Swiftly we jetted down toward that bulging, inflated tent, fitted with its zippered airlock compartment. It stood alone in frigid desolation. "S.S. Intruder" was lettered on its side.
We alighted on the plastic face window of the armored figure, and clung to scratches in the material.
From this position we looked at the face of the man, huge, handsome to our former view, but made ugly by magnification. The skin-pores were craters. Individual scales of the epidermis, with the living cells beneath, were all visible, on forehead and nose, and around the colossal eyes, in which the separate flecks of pigmentation could be seen. It was an impressive, belittling vista.
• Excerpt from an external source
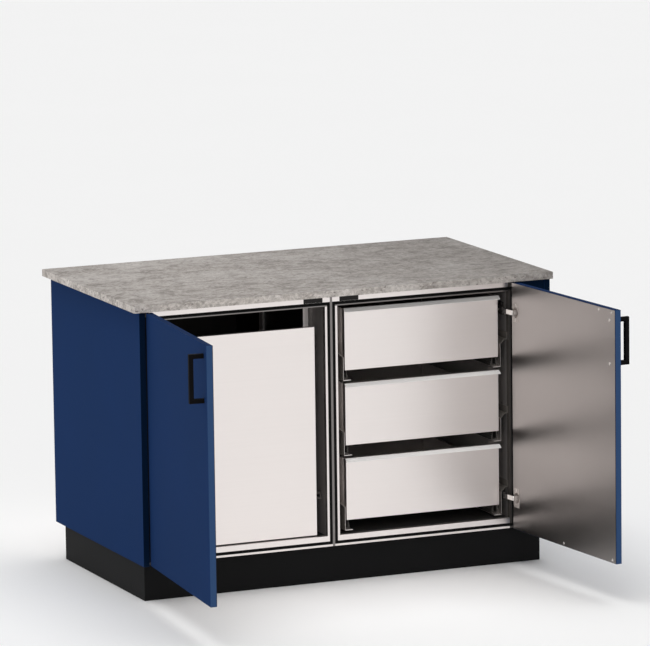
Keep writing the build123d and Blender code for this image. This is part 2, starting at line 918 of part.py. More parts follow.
def bin_prism(widening, z, height):
    """Upright prism with the bin's mouth outline, widened by a margin."""
    section = bin_section(bin_width + 2 * widening, bin_length + 2 * widening,
                          bin_corner_radius + widening, z)
    return extrude(section, amount=height, dir=(0, 0, 1))


def bin_cone(thinning, z):
    """Tapered solid of the bin's wall outline, from a height up to the mouth."""
    low = bin_section(bin_width - bin_taper - 2 * thinning, bin_length - bin_taper - 2 * thinning,
                      bin_corner_radius - bin_wall - thinning, z)
    high = bin_section(bin_width - 2 * thinning, bin_length - 2 * thinning,
                       bin_corner_radius - thinning, bin_height)
    return loft([low, high], ruled=True)


def waste_bin(index):
    """Tapered waste bin with a turned-over rim."""
    rim_z = bin_height - bin_rim_height
    rim = bin_prism(bin_rim_width, rim_z, bin_rim_height)
    skirt = bin_prism(bin_rim_width - bin_wall, rim_z - cut_over,
                      bin_rim_height + cut_over - bin_wall)
    mouth = bin_prism(-bin_wall, rim_z - cut_over, bin_rim_height + 2 * cut_over)
    shell = (bin_cone(0, 0) - bin_cone(bin_wall, bin_wall)) + (rim - skirt - mouth)
    x = left_bay_x + bay_width / 2
    y = front_y_face + bin_first + bin_length / 2 + index * bin_pitch
    return Pos(x, y, base_z + tall_front_bottom + 2 * sheet) * shell


os.makedirs("parts", exist_ok=True)

export("countertop", countertop())
export("side_panel_left", side_panel(left_x, left_bay_x))
export("side_panel_right", side_panel(right_x, right_x - panel_thickness))
export("filler_panel", filler_panel())
export("toe_kick_front", kick_front())
export("toe_kick_back", kick_back())
export("toe_kick_left", kick_side(left_bay_x))
export("toe_kick_right", kick_side(right_x - panel_thickness - kick_board))
export("toe_kick_brace", kick_side(-kick_board / 2))
export("levelling_feet", levelling_feet())
export("spacer_rails", spacer_rails())

for side, bay_x in (("left", left_bay_x), ("right", stile_x)):
    export(side + "_box_shell", box_shell(bay_x))
    export(side + "_box_liner", box_liner(bay_x))
    export(side + "_box_frame", box_frame(bay_x))
    export(side + "_gasket", gasket(bay_x))
    export(side + "_magnetic_catch", catch(bay_x))

door_pieces = {
    "door_slab": swung(door_panel()),
    "door_liner": swung(door_lining()),
    "door_pull": swung(door_pull()),
    "door_screws": [swung(screw) for screw in door_screws()],
    "hinge_cups": [swung(cup) for cup in hinge_cups()],
    "hinge_arms": hinge_arms(),
    "hinge_links": hinge_links(),
}
for name, pieces in door_pieces.items():
    export("left_" + name, pieces)
    right = [mirrored(piece) for piece in pieces] if isinstance(pieces, list) else mirrored(pieces)
    export("right_" + name, right)

export("runner_straps", straps())
export("bin_front", drawer_front(left_bay_x, base_z + tall_front_bottom, tall_front_height, False))
export("bin_cradle", bin_cradle())
export("bin_hoop", bin_hoop())
export("front_waste_bin", waste_bin(0))
export("rear_waste_bin", waste_bin(1))
for name, pieces in zip(("fixed", "middle", "moving"), bin_runners()):
    export("bin_runner_" + name, list(pieces))

export("drawer_brackets", drawer_brackets(stile_x))
for index, level in enumerate(drawer_levels):
    z0 = drawer_height(index)
    export(level + "_drawer_front", drawer_front(stile_x, z0, drawer_front_height, True))
    export(level + "_drawer_tray", drawer_tray(stile_x, z0))
    for name, pieces in zip(("fixed", "middle", "moving"), drawer_runners(stile_x, z0)):
        export(level + "_runner_" + name, list(pieces))
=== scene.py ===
"""Dress the outdoor kitchen cabinet for its picture.

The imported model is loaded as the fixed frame. Every board, sheet and fitting gets a procedural
finish, the fittings that need finer forms are built as numpy surfaces in the places of the frame's
own solids, and a pale floor, soft studio light and a long-lens camera show the cabinet with both
doors open. Finishes measure in metres, and shapes in millimetres.
"""

import logging
import math
from dataclasses import dataclass, replace
from enum import Enum
from functools import cache, reduce
from typing import Iterable, Sequence

import bmesh
import bpy
import numpy as np
from mathutils import Matrix, Vector

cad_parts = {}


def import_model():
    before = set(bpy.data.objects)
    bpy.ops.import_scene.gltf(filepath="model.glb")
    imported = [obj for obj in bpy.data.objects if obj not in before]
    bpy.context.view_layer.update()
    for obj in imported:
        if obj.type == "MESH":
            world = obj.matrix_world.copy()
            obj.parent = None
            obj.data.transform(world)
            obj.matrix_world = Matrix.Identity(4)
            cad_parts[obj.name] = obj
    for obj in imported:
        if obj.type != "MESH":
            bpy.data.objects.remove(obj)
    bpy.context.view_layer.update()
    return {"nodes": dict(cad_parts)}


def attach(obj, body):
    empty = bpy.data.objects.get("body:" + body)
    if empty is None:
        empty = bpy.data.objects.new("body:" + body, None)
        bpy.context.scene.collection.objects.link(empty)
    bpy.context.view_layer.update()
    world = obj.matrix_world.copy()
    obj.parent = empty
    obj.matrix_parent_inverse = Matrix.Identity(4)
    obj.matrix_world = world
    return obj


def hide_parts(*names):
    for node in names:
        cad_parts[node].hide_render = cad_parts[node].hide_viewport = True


LOG = logging.getLogger("cabinet")
MILLIMETRE = 0.001
FULL_TURN = 2.0 * math.pi
MERGE_GAP = 1e-6
LEAST_EDGE = 1e-7
SCREEN_STEPS = 255.0
# Left edge of the left bay, line between the bays and plane of the shut doors' faces.
LEFT_BAY_START = -656.5
STILE = -45.5
FRONT = -374.5
Colour = tuple[float, float, float]
Socket = bpy.types.NodeSocket
Zones = tuple[Socket, Socket | float]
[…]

The colossal jaw worked slightly: the narrowed gaze looked grim.
"It's Scharber!" Jan said. "He stayed here to keep watch, hoping for a sign from us, I'll bet! He knew part of what we were doing. But now he doesn't even notice us, any more than you notice motes on a windowpane. And how can we talk to him? He could never hear our voices directly. How can we get anything across?"
The riddle faced us tautly, as if we were trapped forever in a lesser dimension, even beyond communication with our own kind.
"The jet rods again!" Doc shouted. "He'll see the spark of blue fire!"
Doc braced himself in a scratch ridge in the plastic and squeezed the trigger of his rod. At a little distance, the glassy surface boiled up in dazzling flame. When the thread of intense atomic heat was broken off, a smoldering pit was left in the outer surface of Scharber's face window. A mere pinprick.
But plainly Scharber had observed, and added it up. His great eyes widened; the plateaux that were his cheeks, paled. In the canyon-like ridges of his brow, came the sweat of fear. Drops of it were bulging lakes, rushing down past the lopped-off redwood trunks of the blond bristle along his jowls.